Palestine Writes bills itself as a literature festival dedicated to “promoting cultural productions of Palestinian writers and artists,” according to its website. Neither Waters nor Hill is Palestinian. The festival coincides with Yom Kippur, one of the holiest days of the Jewish calendar.
Earlier this year, Waters was denounced by the Biden administration and European officials after a Berlin concert in which he wore a Nazi-style uniform onstage. The State Department said the musician has “a long track record of using antisemitic tropes,” an accusation Waters has denied. He has also drawn the ire of the pro-Israel community for his outspoken support of the BDS movement, which calls for boycotts and sanctions against Israel.
Hill, meanwhile, was dismissed from CNN after controversial statements he made about Israel, including a call for a “free Palestine from the river to the sea.” Critics say the phrase is used by militant groups to advocate for the death of Jews and destruction of Israel; Palestinian activists say it is merely an expression of their desire for self-rule.

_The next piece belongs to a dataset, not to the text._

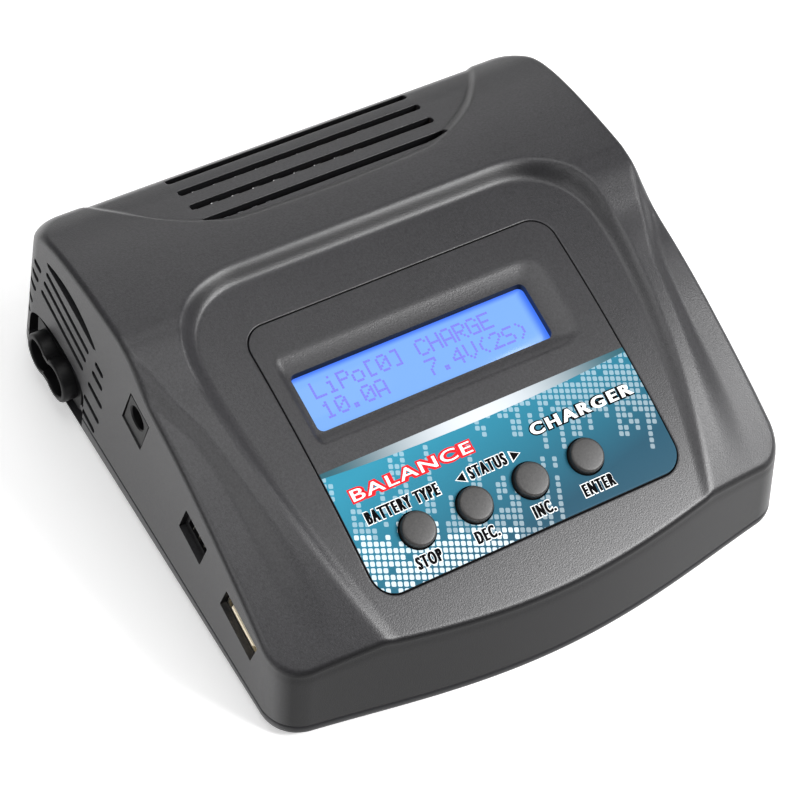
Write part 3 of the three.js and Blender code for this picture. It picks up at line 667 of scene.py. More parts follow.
def label_material():
    """Blue-green print: a tilted field of rounded square dots, dense at two corners."""
    shader = Shader("label_print")
    calc = shader.math
    x, y = [calc("MULTIPLY", axis, 1000.0) for axis in shader.axes()[:2]]

    def combination(a, b, offset):
        return calc("ADD", calc("MULTIPLY", x, a), calc("MULTIPLY", y, b), offset)

    cos, sin = math.cos(DOT_TURN), math.sin(DOT_TURN)
    u = combination(cos / DOT_PITCH, sin / DOT_PITCH, LATTICE_START)
    v = combination(-sin / DOT_PITCH, cos / DOT_PITCH, LATTICE_START)
    column, row = calc("FLOOR", u), calc("FLOOR", v)

    def from_middle(value):
        return calc("POWER", calc("ABSOLUTE", calc("SUBTRACT", calc("FRACT", value), 0.5)), 4.0)

    inside = calc("LESS_THAN", calc("ADD", from_middle(u), from_middle(v)), DOT_HALF ** 4)

    cell = shader.node("CombineXYZ")
    shader.feed(cell.inputs[0], column)
    shader.feed(cell.inputs[1], row)
    cell_chance = shader.chance(cell.outputs[0], "2D", "Vector")
    column_chance = shader.chance(column, "1D", "W")

    def lattice(millimetres, turned):
        return LATTICE_START + (millimetres + DISPLAY_Y * turned) / DOT_PITCH

    def in_rows(first, spread):
        """Row of each column's end, from a base and a random part."""
        return calc("ADD", calc("MULTIPLY", column_chance, spread), first)

    # White bars of dots stand at the front left; pale ones rise above them and hang from the back.
    white_row = lattice(WHITE_BACK, cos)
    white = calc(
        "MULTIPLY", calc("LESS_THAN", row, in_rows(white_row - 1.0, 3.4)),
        calc("LESS_THAN", column, lattice(WHITE_RIGHT, sin)),
        calc("GREATER_THAN", cell_chance, 0.07), 0.72)
    rising = calc(
        "MULTIPLY", calc("LESS_THAN", row, in_rows(white_row - 3.0, 18.0)),
        calc("LESS_THAN", column, lattice(RISING_RIGHT, sin)))
    hanging = calc(
        "MULTIPLY", calc("GREATER_THAN", row, in_rows(lattice(HANGING_FRONT, cos), 9.0)),
        calc("GREATER_THAN", column, lattice(HANGING_LEFT, sin)))
    pale = calc(
        "MULTIPLY", calc("MAXIMUM", rising, hanging), calc("GREATER_THAN", cell_chance, 0.13), 0.28)
    amount = calc("MULTIPLY", calc("MAXIMUM", white, pale), inside)

    shade = combination(-1 / 150.0, 1 / 34.0, (46.0 - DISPLAY_Y) / 34.0)
    ground = shader.mix(shade, (0.005, 0.052, 0.088), (0.023, 0.205, 0.30))
    printed = shader.mix(amount, ground, (0.68, 0.78, 0.82))
    # A silver sweep along the back edge, deepest and brightest in the middle.
    across = calc("MULTIPLY", x, 1 / 44.0)
    across = calc("SUBTRACT", 1.0, calc("MULTIPLY", across, across))
    depth = calc("ADD", calc("MULTIPLY", across, 1.7), 1.0)
    in_sweep = calc("GREATER_THAN", y, calc("SUBTRACT", LABEL_BACK_Y, depth))
    shine = calc("POWER", calc("MAXIMUM", across, 0.0), 2.6)
    silver = shader.mix(shine, (0.02, 0.085, 0.11), (0.52, 0.55, 0.58))
    shader.set("Base Color", shader.mix(in_sweep, printed, silver))
    shader.set("Roughness", 0.4)
    shader.set("Specular IOR Level", 0.12)
    shader.bump(shader.noise(2500.0), 0.15, 0.00003)
    return shader.material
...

Hill said he is opposed to antisemitism and that his comments have been misinterpreted.
“While policy discussion and differing views are a welcome and critical part of building cultural understanding, they can’t provide a bully pulpit for those who seek to divide others,” Gottheimer wrote in his letter to the University of Pennsylvania. “If the university’s goal is to promote mutual understanding and bring students together, it will fail so long as antisemitism and anti-Israel advocates are given a platform to spew hate.”
University President M. Elizabeth Magill released a statement saying the Palestine Writes festival is not organized by the school.
We ‘fiercely support the free exchange of ideas’
“While the Festival will feature more than 100 speakers, many have raised deep concerns about several speakers who have a documented and troubling history of engaging in antisemitism by speaking and acting in ways that denigrate Jewish people. We unequivocally — and emphatically — condemn antisemitism as antithetical to our institutional values.
“As a university,” she continued, “we also fiercely support the free exchange of ideas as central to our educational mission. This includes the expression of views that are controversial and even those that are incompatible with our institutional values.”
The Palestine Writes Literature Festival rejected Gottheimer’s criticism in a Facebook post: “Unsurprisingly, the original letter speaks of ‘anti-Israel bias and antisemitism’ as if these are interchangeable concepts. The latter is a form of religion-based bigotry with a legacy of violence and profound harm, while the former is a wholly legitimate and necessary criticism of a settler colonial state with one of the worst human right records in the world.”
Rising fears of antisemitism on campus
Gottheimer’s move comes at a time when Jewish students at colleges around the country have reported growing antisemitism on campus. A recent survey commissioned by the nonprofit group Jewish on Campus asked more than 3,000 undergraduate students at colleges about their experiences with campus antisemitism and found that nearly 60% reported having personally experienced or witnessed such activity.
Northjersey.com recently interviewed nearly 50 college students from around the country who all shared their own experiences with anti-Jewish harassment.